The rise and fall of robots.txt: As unscrupulous AI companies seek out more and more data, the basic social contract of the web is falling apart.

alyaza [they/she]@beehaw.org · 1 year ago

The rise and fall of robots.txt: As unscrupulous AI companies seek out more and more data, the basic social contract of the web is falling apart.

gayhitler420@lemm.ee · 1 year ago

robots.txt isn’t a basic social contract, it’s a file intended to save web crawlers precious resources.

AutoTL;DR@lemmings.world · 1 year ago

🤖 I’m a bot that provides automatic summaries for articles:

Click here to see the summary

If you hosted your website on your computer, as many people did, or on hastily constructed server software run through your home internet connection, all it took was a few robots overzealously downloading your pages for things to break and the phone bill to spike.

AI companies like OpenAI are crawling the web in order to train large language models that could once again fundamentally change the way we access and share information.

In the last year or so, the rise of AI products like ChatGPT, and the large language models underlying them, have made high-quality training data one of the internet’s most valuable commodities.

You might build a totally innocent one to crawl around and make sure all your on-page links still lead to other live pages; you might send a much sketchier one around the web harvesting every email address or phone number you can find.

The New York Times blocked GPTBot as well, months before launching a suit against OpenAI alleging that OpenAI’s models “were built by copying and using millions of The Times’s copyrighted news articles, in-depth investigations, opinion pieces, reviews, how-to guides, and more.” A study by Ben Welsh, the news applications editor at Reuters, found that 606 of 1,156 surveyed publishers had blocked GPTBot in their robots.txt file.

“We recognize that existing web publisher controls were developed before new AI and research use cases,” Google’s VP of trust Danielle Romain wrote last year.

Saved 92% of original text.

bedrooms@kbin.social · 1 year ago

As I always write, trying to restrict AI training on the ground of copyright will only backfire.
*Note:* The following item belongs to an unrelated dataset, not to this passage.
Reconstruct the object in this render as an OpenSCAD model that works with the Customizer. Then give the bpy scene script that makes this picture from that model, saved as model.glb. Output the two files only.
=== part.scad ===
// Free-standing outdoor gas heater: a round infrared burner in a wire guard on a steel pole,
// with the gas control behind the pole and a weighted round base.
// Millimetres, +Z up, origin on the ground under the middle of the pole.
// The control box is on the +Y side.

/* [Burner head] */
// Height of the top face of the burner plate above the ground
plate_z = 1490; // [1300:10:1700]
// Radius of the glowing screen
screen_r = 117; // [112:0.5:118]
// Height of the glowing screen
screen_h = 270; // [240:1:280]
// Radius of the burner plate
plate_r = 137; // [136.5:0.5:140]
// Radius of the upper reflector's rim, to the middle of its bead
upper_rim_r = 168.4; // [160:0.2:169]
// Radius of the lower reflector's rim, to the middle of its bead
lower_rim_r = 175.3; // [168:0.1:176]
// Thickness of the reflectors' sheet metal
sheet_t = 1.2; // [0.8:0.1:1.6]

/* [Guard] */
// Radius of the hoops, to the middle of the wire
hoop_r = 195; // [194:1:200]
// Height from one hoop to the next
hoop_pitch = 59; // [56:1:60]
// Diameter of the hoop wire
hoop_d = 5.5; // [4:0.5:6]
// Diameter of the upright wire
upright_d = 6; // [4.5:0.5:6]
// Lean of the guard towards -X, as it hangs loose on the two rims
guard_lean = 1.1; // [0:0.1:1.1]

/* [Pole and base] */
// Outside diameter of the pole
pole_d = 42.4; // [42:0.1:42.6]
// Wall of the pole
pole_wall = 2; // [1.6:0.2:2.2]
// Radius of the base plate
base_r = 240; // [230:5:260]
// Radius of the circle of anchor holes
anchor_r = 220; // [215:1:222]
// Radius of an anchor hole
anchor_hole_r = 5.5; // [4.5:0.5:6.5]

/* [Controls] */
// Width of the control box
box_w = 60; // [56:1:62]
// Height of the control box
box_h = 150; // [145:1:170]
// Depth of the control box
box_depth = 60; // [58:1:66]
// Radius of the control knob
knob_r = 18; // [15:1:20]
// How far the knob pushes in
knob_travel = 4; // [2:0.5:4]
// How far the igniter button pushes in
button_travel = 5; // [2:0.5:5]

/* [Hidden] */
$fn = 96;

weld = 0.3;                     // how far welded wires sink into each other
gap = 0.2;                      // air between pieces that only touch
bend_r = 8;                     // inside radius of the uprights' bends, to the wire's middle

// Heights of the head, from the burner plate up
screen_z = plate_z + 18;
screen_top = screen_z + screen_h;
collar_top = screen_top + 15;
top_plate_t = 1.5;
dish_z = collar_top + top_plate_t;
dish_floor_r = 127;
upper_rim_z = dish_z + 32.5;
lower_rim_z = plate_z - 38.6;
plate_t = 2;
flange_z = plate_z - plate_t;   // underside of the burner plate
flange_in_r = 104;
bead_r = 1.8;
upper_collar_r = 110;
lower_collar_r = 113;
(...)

The sad truth is that malicious parties (dictatorships) will get more training materials because they won’t abide by rules. The end result is, dictators would outperform democracies in terms of future generation AIs, if we treat AI training like human reading.

zaphod@lemmy.ca · edit-2 1 year ago

You know what?

I’m fine with that hypothetical risk.

“The bad guys will do it anyway so we need to do it, too” is the worst kind of fatalism. That kind of logic can be used to justify any number of heinous acts, and I refuse to live in a world where the worst of us are allowed to drag down the rest of us.